Work instructions. Take the entries below and print all of them exactly, please.

Data excerpts.
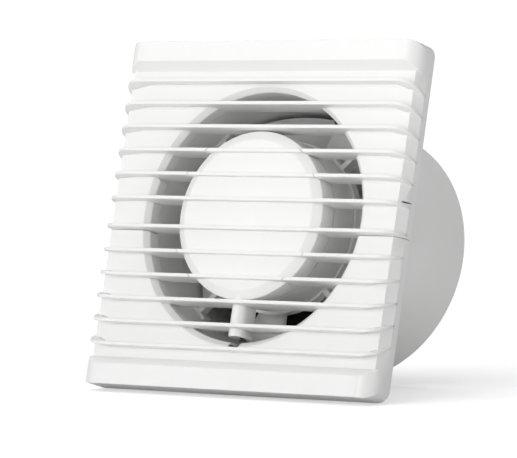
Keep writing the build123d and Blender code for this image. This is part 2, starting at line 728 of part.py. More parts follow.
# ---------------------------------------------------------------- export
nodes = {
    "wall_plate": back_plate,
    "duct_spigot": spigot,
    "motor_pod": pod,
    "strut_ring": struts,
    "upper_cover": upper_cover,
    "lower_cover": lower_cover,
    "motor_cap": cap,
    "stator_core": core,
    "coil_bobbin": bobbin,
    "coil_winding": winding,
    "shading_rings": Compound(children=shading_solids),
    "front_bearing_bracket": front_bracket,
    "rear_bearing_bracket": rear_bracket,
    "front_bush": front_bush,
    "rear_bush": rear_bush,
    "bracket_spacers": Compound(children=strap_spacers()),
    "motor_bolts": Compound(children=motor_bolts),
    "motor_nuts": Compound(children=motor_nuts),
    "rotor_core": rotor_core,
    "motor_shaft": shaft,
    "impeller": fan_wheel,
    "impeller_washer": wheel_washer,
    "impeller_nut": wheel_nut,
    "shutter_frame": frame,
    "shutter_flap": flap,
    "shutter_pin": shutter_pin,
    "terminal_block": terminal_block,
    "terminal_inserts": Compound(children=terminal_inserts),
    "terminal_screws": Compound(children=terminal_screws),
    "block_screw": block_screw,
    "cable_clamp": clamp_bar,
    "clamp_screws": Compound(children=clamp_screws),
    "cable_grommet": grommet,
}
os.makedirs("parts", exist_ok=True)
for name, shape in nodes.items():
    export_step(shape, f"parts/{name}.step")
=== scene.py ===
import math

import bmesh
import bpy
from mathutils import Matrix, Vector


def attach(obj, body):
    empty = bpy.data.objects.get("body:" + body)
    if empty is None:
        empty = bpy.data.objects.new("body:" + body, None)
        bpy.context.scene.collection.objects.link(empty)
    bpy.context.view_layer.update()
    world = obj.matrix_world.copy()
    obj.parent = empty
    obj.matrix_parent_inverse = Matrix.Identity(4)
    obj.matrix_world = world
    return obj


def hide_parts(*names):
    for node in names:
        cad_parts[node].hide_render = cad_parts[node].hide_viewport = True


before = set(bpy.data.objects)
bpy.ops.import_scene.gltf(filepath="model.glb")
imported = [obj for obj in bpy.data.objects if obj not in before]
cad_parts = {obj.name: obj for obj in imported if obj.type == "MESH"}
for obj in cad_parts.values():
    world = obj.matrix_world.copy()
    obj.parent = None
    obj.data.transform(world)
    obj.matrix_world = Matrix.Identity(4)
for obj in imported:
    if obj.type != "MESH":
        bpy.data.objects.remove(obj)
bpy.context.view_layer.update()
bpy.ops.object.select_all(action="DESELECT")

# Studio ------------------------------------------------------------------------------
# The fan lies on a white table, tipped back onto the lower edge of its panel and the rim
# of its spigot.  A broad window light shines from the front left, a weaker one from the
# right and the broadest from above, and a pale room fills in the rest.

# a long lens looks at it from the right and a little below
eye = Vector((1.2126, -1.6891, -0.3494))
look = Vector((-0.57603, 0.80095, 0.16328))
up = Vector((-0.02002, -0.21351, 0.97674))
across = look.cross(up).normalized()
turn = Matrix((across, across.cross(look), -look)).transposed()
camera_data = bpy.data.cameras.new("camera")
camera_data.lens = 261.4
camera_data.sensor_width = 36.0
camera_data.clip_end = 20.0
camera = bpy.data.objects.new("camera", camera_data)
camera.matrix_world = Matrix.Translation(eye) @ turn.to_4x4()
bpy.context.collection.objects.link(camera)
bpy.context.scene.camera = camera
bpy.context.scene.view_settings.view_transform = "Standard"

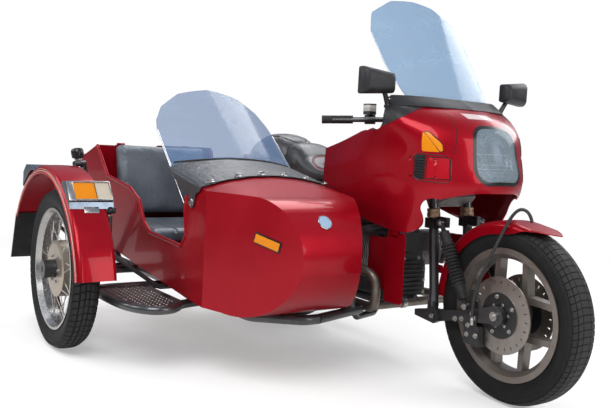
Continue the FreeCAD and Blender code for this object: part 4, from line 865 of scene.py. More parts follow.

Output for this task.
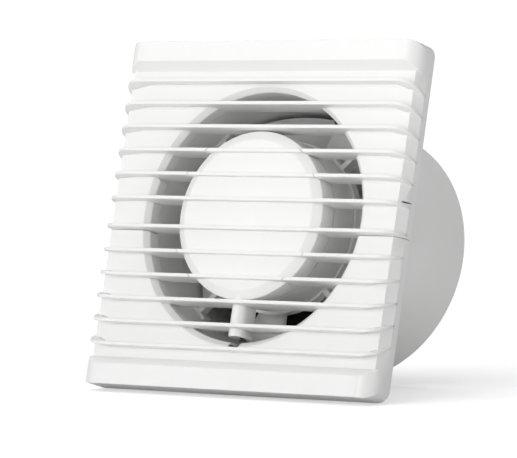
Keep writing the build123d and Blender code for this image. This is part 2, starting at line 728 of part.py. More parts follow.
# ---------------------------------------------------------------- export
nodes = {
    "wall_plate": back_plate,
    "duct_spigot": spigot,
    "motor_pod": pod,
    "strut_ring": struts,
    "upper_cover": upper_cover,
    "lower_cover": lower_cover,
    "motor_cap": cap,
    "stator_core": core,
    "coil_bobbin": bobbin,
    "coil_winding": winding,
    "shading_rings": Compound(children=shading_solids),
    "front_bearing_bracket": front_bracket,
    "rear_bearing_bracket": rear_bracket,
    "front_bush": front_bush,
    "rear_bush": rear_bush,
    "bracket_spacers": Compound(children=strap_spacers()),
    "motor_bolts": Compound(children=motor_bolts),
    "motor_nuts": Compound(children=motor_nuts),
    "rotor_core": rotor_core,
    "motor_shaft": shaft,
    "impeller": fan_wheel,
    "impeller_washer": wheel_washer,
    "impeller_nut": wheel_nut,
    "shutter_frame": frame,
    "shutter_flap": flap,
    "shutter_pin": shutter_pin,
    "terminal_block": terminal_block,
    "terminal_inserts": Compound(children=terminal_inserts),
    "terminal_screws": Compound(children=terminal_screws),
    "block_screw": block_screw,
    "cable_clamp": clamp_bar,
    "clamp_screws": Compound(children=clamp_screws),
    "cable_grommet": grommet,
}
os.makedirs("parts", exist_ok=True)
for name, shape in nodes.items():
    export_step(shape, f"parts/{name}.step")
=== scene.py ===
import math

import bmesh
import bpy
from mathutils import Matrix, Vector


def attach(obj, body):
    empty = bpy.data.objects.get("body:" + body)
    if empty is None:
        empty = bpy.data.objects.new("body:" + body, None)
        bpy.context.scene.collection.objects.link(empty)
    bpy.context.view_layer.update()
    world = obj.matrix_world.copy()
    obj.parent = empty
    obj.matrix_parent_inverse = Matrix.Identity(4)
    obj.matrix_world = world
    return obj


def hide_parts(*names):
    for node in names:
        cad_parts[node].hide_render = cad_parts[node].hide_viewport = True


before = set(bpy.data.objects)
bpy.ops.import_scene.gltf(filepath="model.glb")
imported = [obj for obj in bpy.data.objects if obj not in before]
cad_parts = {obj.name: obj for obj in imported if obj.type == "MESH"}
for obj in cad_parts.values():
    world = obj.matrix_world.copy()
    obj.parent = None
    obj.data.transform(world)
    obj.matrix_world = Matrix.Identity(4)
for obj in imported:
    if obj.type != "MESH":
        bpy.data.objects.remove(obj)
bpy.context.view_layer.update()
bpy.ops.object.select_all(action="DESELECT")

# Studio ------------------------------------------------------------------------------
# The fan lies on a white table, tipped back onto the lower edge of its panel and the rim
# of its spigot.  A broad window light shines from the front left, a weaker one from the
# right and the broadest from above, and a pale room fills in the rest.

# a long lens looks at it from the right and a little below
eye = Vector((1.2126, -1.6891, -0.3494))
look = Vector((-0.57603, 0.80095, 0.16328))
up = Vector((-0.02002, -0.21351, 0.97674))
across = look.cross(up).normalized()
turn = Matrix((across, across.cross(look), -look)).transposed()
camera_data = bpy.data.cameras.new("camera")
camera_data.lens = 261.4
camera_data.sensor_width = 36.0
camera_data.clip_end = 20.0
camera = bpy.data.objects.new("camera", camera_data)
camera.matrix_world = Matrix.Translation(eye) @ turn.to_4x4()
bpy.context.collection.objects.link(camera)
bpy.context.scene.camera = camera
bpy.context.scene.view_settings.view_transform = "Standard"

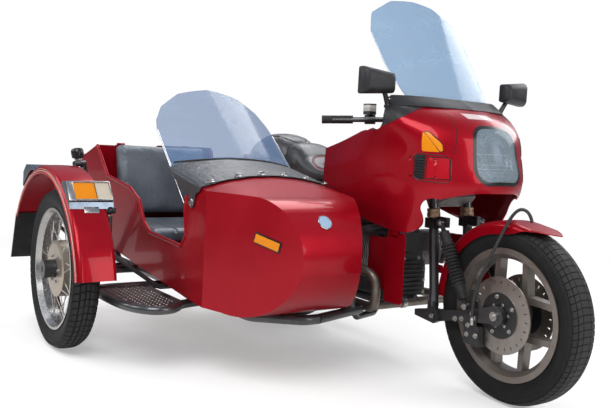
Continue the FreeCAD and Blender code for this object: part 4, from line 865 of scene.py. More parts follow.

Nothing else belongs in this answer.